Contrôle des catalyseurs au niveau atomique
Tout en réalisant son objectif principal, l’équipe du projet a également fait des découvertes inattendues. «Nous avons surtout cherché à contrôler la stratification du revêtement», explique Jeremy Scott Luterbacher. «Ce faisant, nous avons développé une approche très intéressante.»
En construisant une couche protectrice, atome par atome, l’équipe a découvert qu’elle pouvait faire croître ces couches à partir d’une unique «ancre» à la surface de la molécule cible, pour créer une sorte de grappe ou d’île atomique. Bien que ces travaux n’en soient qu’à leurs balbutiements, cette technique pourrait apporter aux scientifiques un plus grand contrôle des molécules au niveau atomique, ce qui leur permettrait de créer des catalyseurs plus performants et de meilleure qualité.
«Nous pensons que cet outil pourrait être généralisable, avec de nombreuses applications industrielles», fait remarquer Jeremy Scott Luterbacher. «Certaines de ces applications peuvent fonctionner, d’autres non. Nous ne pouvons être formels maintenant, mais il s’agit d’un développement passionnant.»

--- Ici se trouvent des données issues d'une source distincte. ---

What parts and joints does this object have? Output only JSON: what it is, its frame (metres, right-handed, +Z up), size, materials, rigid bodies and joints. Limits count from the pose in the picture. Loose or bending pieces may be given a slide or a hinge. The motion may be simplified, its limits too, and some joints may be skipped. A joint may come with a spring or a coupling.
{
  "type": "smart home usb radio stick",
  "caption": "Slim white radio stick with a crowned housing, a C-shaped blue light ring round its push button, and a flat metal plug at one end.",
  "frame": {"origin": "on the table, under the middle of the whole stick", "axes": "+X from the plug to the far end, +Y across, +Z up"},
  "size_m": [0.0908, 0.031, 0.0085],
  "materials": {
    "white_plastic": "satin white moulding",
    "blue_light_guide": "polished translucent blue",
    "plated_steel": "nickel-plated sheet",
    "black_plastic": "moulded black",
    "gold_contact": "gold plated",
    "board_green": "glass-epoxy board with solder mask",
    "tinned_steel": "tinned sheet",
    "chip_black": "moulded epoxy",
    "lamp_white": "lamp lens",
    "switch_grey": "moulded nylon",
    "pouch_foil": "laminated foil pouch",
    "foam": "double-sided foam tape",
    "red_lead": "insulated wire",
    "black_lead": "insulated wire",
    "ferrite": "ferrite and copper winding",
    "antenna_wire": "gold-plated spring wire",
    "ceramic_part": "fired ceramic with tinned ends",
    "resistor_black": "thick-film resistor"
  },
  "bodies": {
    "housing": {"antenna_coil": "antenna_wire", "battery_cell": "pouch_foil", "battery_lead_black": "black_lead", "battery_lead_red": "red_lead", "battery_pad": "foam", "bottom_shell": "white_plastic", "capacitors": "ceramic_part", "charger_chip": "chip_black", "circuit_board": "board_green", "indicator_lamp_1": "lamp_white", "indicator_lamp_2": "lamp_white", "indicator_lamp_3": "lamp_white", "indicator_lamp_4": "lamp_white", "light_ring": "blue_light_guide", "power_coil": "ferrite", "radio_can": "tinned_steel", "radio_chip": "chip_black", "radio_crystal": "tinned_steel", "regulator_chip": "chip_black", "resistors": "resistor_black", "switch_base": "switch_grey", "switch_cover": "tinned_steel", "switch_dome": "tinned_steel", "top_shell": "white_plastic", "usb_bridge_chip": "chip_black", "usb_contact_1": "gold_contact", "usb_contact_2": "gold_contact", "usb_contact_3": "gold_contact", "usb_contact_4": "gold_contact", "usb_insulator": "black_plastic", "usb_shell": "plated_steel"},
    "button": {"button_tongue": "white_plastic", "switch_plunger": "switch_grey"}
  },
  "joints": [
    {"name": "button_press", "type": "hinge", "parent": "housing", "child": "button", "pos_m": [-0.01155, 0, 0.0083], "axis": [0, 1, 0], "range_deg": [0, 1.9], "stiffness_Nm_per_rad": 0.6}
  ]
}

Parfums, plastiques et autres usages potentiels
Le projet CATACOAT s’est tourné vers une entreprise commerciale, créée précédemment par le laboratoire de Jeremy Scott Luterbacher, afin de commercialiser ses recherches de pointe. «Cette entreprise spin-off a pour but de trouver des moyens de fabriquer des produits chimiques renouvelables à partir de plantes et de remplacer les produits chimiques basés sur des combustibles fossiles», explique-t-il. «Les utilisations finales potentielles couvrent des domaines tels que les arômes et les parfums, ainsi que les biomatériaux et les bioplastiques.»
Jeremy Scott Luterbacher estime également que le projet a permis à son laboratoire d’acquérir et de combiner des compétences en catalyse hétérogène et en chimie végétale. À long terme, cela aidera l’industrie à s’orienter vers des produits chimiques renouvelables. «C’est la raison pour laquelle la recherche fondamentale est si importante», ajoute-t-il. «Nous devons investir dans des idées dont les résultats ne seront pas forcément utilisables immédiatement, mais qui pourraient s’avérer essentiels plus tard.»